海外学生科研实习基地

Contact: Assistant Professor. Xiaojing Lv    

Email: lvxiaojing@sjtu.edu.cn

Project Description and Objectives

Solid Oxide Fuel Cell/Gas Turbine (SOFC/GT) hybrid system has the advantages of high efficiency, low emission and fuel flexibility, which is one of the most important development directions of power generation technology in the future.

However, the safe and stable operation and high-performance control have always been the difficult technology question to restrict the development of hybrid system because of the complexity. Aiming at the above problems, this project intends to establish a dynamic mathematical model of SOFC/GT hybrid system with safe boundary, reveal the coupling mechanism of safety margin, operation characteristics, electrochemical reaction characteristics, develop an coordinated control method of performance indicators and multi-dimensional safety margin, and obtain the safe and efficient operation trajectory of the hybrid system from start-up to load regulation to shut-down.

The results will be beneficial for providing theoretical and experimental support and data base for the optimization design、safety warning setting, and efficient control strategy formulation of hybrid system, which have vital theoretical significance and practical value for promoting the process development of hybrid system from theory research to actual application.

Eligibility Requirements

Knowledge of laboratory safety should be mastered.

Basic knowledge/coursework in advanced energy system, thermodynamics, or electrochemistry engineering.

Students who have experiences in labs is preferred.

Main Tasks 

Propose a new idea to improve the hybrid system performance based on the theory and experiment work.

Make a presentation of the simulation or experimental study.

Complete a final report of this program.

Contact: Assistant Prof. Xi Chen      

Email: chenxi-lcc@sjtu.edu.cn

Project Description and Objectives

Waste resources utilization is a pivotal topic for the sustainable development of the society to promote carbon circulation and reduce carbon emission. “Waste-to-wealth” is the idea to transform the waste materials generated in industrial activities or our daily life into valuable products such as chemicals, materials, etc. This internship program focuses on the manufacturing of biodegradable plastics and other value-added chemicals from waste crab/shrimp shells or woody biomass such as wheat straws. Some tools may be applied to solve problems in the projects mainly including catalytic techniques and simple machine learning skills to deal with the data. The objectives are to reinforce the awareness of the students on waste utilization, equip them with some frontier techniques to change the waste into useful products and enable them to command basic skills in experimental design, data processing, critical thinking, etc., so that they can contribute in relevant fields in the future to protect the environment and mitigate carbon emission.

Eligibility Requirements

Have relevant backgrounds (Environment, Chemistry, Engineering, etc.).

Main Tasks 

Establish a feasible process to transform waste shell-derived chitosan into biodegradable plastic bags with good properties.
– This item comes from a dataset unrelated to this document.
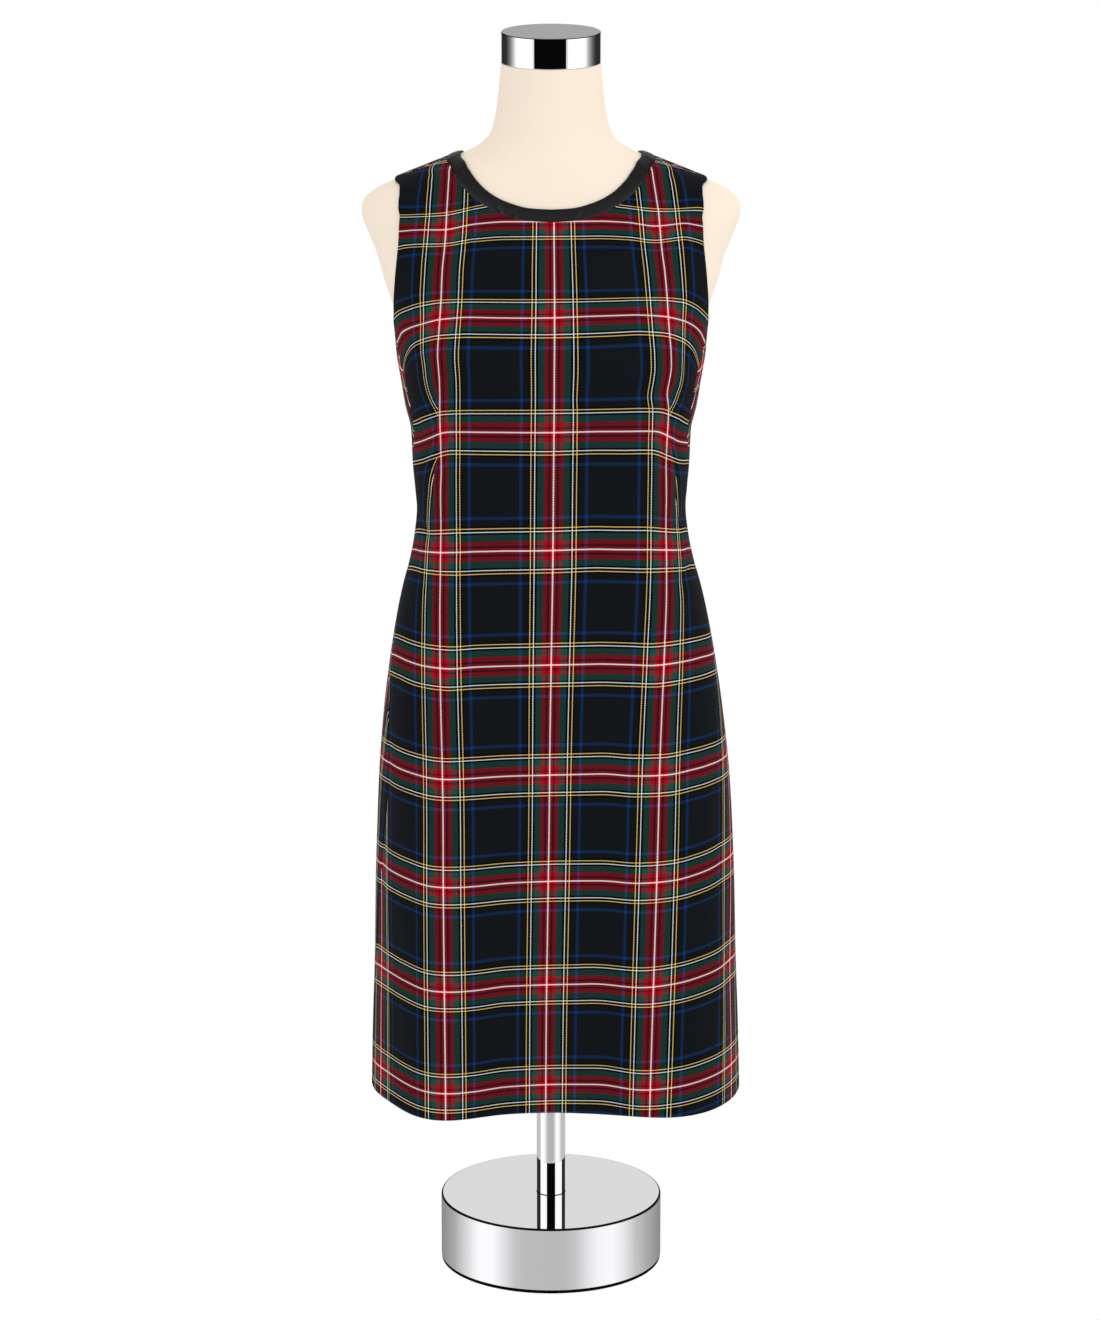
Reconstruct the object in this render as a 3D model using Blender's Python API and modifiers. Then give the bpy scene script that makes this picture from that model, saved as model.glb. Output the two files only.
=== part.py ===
"""A sleeveless shift dress in three cut panels with a bound neck and a centre back zip, worn by a limbless
dress form that stands on a pole and a round base.

Metres, +Z up. The origin is the middle of the base's underside and the front of the dress faces -Y.

The cloth and the form are both described by rings: level sections, each a rounded box that a row of a table
gives by its half width, its depth in front and behind, and how square its corners are. A place on a ring is
its girth: 0 at centre front, 0.5 at the side and 1 at centre back, negative on the -X side. A panel of the
dress is a patch of girth and height between its seams, set off from the ring surface by the cloth's wall.
"""

import math

import bmesh
import bpy
import numpy as np
from mathutils import Matrix, Vector

# ---------------------------------------------------------------- driving sizes

GAP = 0.0003  # between pieces that meet
CLOTH = 0.0015  # wall of the wool suiting, with its turnings
CLOTH_CLEARANCE = 0.0012  # between the form and the cloth that rests on it
BAND_WALL = 0.0019  # the neck binding is folded double

HEM_HEIGHT = 0.184
UNDERARM_HEIGHT = 0.948
SHOULDER_TIP_HEIGHT = 1.0850
NECK_POINT_HEIGHT = 1.1048
BAND_RISE_AT_SHOULDER = 0.0048
BAND_SEAM_GAP = 0.0005

BASE_RADIUS = 0.109
BASE_HEIGHT = 0.067
BASE_EDGE = 0.0016
POLE_RADIUS = 0.0142
CAP_RADIUS = 0.0473
CAP_HEIGHT = 0.0295
CAP_EDGE = 0.0012
FORM_BOTTOM = 0.392
NECK_TOP = 1.1975
FORM_BOTTOM_ROUND = 0.012

ZIP_TOP = 1.0832
ZIP_BOTTOM = 0.6400
ZIP_TAPE_WIDTH = 0.024
ZIP_TAPE_WALL = 0.0008
ZIP_TAPE_GAP = 0.0004
SLIDER_HEIGHT = 1.0700  # of the slider's middle
SLIDER_LENGTH = 0.0078
SLIDER_WIDTH = 0.0062
SLIDER_WALL = 0.0022
EAR_WALL = 0.0010
EAR_LENGTH = 0.0022
EAR_RISE = 0.0010  # of the ears past the pin's middle
PIN_RADIUS = 0.00055
EYE_BORE = 0.00085
EYE_RADIUS = 0.00135
EYE_WIDTH = 0.0026
PULL_LENGTH = 0.0215
PULL_WIDTH = 0.0052
PULL_WALL = 0.0011
PULL_LEAN = 9.3  # degrees that the pull leans in from the slider to rest on the cloth
ROUND_STEPS = 20

# ---------------------------------------------------------------- ring tables

RING_COLUMNS = ("height", "half_width", "front", "back", "front_square", "back_square")

# Chest, shoulder caps and neck: the cloth rests on the form here, so both share these rings.
SHOULDER_RINGS = [
    (0.9620, 0.1492, 0.1165, 0.1000, 2.50, 2.30),
    (0.9886, 0.1580, 0.1050, 0.0985, 2.30, 2.20),
    (1.0167, 0.1660, 0.0925, 0.0945, 2.15, 2.10),
    (1.0379, 0.1745, 0.0830, 0.0895, 2.05, 2.05),
    (1.0543, 0.1798, 0.0758, 0.0840, 2.00, 2.00),
    (1.0630, 0.1795, 0.0722, 0.0806, 2.00, 2.00),
    (1.0707, 0.1742, 0.0692, 0.0774, 2.00, 2.00),
    (1.0784, 0.1628, 0.0664, 0.0742, 2.00, 2.00),
    (1.0860, 0.1448, 0.0640, 0.0710, 2.00, 2.00),
    (1.0955, 0.1210, 0.0614, 0.0670, 2.00, 2.00),
    (1.1052, 0.0964, 0.0592, 0.0632, 2.00, 2.00),
    (1.1100, 0.0835, 0.0580, 0.0612, 2.00, 2.00),
    (1.1196, 0.0700, 0.0560, 0.0580, 2.00, 2.00),
    (1.1311, 0.0587, 0.0533, 0.0550, 2.00, 2.00),
    (1.1512, 0.0520, 0.0503, 0.0513, 2.00, 2.00),
    (1.1722, 0.0494, 0.0484, 0.0488, 2.00, 2.00),
    (1.1975, 0.0473, 0.0470, 0.0470, 2.00, 2.00),
]

# The form below the arms, cut off across the thighs inside the skirt.
FORM_RINGS = [
    (0.3920, 0.1480, 0.0930, 0.1000, 2.30, 2.30),
    (0.4600, 0.1565, 0.0980, 0.1100, 2.30, 2.30),
    (0.5300, 0.1585, 0.1000, 0.1145, 2.30, 2.30),
    (0.6000, 0.1515, 0.0985, 0.1085, 2.30, 2.30),
    (0.6600, 0.1395, 0.0955, 0.0955, 2.35, 2.30),
    (0.7200, 0.1265, 0.0925, 0.0835, 2.40, 2.30),
    (0.7700, 0.1210, 0.0925, 0.0770, 2.45, 2.30),
    (0.8200, 0.1240, 0.0985, 0.0795, 2.50, 2.30),
    (0.8700, 0.1330, 0.1110, 0.0870, 2.60, 2.30),
    (0.9150, 0.1420, 0.1240, 0.0950, 2.75, 2.30),
    (0.9400, 0.1455, 0.1228, 0.0985, 2.65, 2.30),
]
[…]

Contact: Asso.Prof. Yanping Du

Email: yanping.du@sjtu.edu.cn

Project Description and Objectives

Refrigerating systems in the current market suffers from restrains with a bottleneck of low coefficient of performance (COP) due to the inefficient heat transfer ability resulted from conventional cooling strategies adopted in the systems. On the other hand, the conventional refrigerants used have severely negative influence on the ozonosphere (O3) of the earth, which urgently needs to be substituted.  In this regard, the research team led by Dr. Du developed a nano-coated heat pipe for an enhanced heat transfer and used carbon dioxide (CO2) as the substitute, aiming to improve the cooling as well as the wicking in the condenser and the evaporator, respectively. Thermodynamic properties of different refrigerants including R22, R410a and CO2 are to be tested, based on which, the cooling effectiveness will be evaluated using the principle of energy conversation. The variation of the refrigerating capacity need to be calculated in corresponding scenarios. A special focus will be given on the comparison of the systematic COP using dominant compressors that have big difference in cost. In overall, the project is towards a highly-efficient, low-cost and environment-friendly product leading to a green and sustainable future.

Eligibility Requirements

Proficient English skills

Major in Energy and Power Engineering or relevant subjects 

Proactive, responsible and easy to be along with

Main Tasks 

• Experimental system construction
• Experiments implementation to obtain the thermodynamic properties of different refrigerants including R22, R410a and CO2 
• Evaluation of the refrigerating capacity, power consumption and COP under different conditions
• Simulation using ANSYS should be done to compare with experiments
• Final report to be submitted before ending of the research program.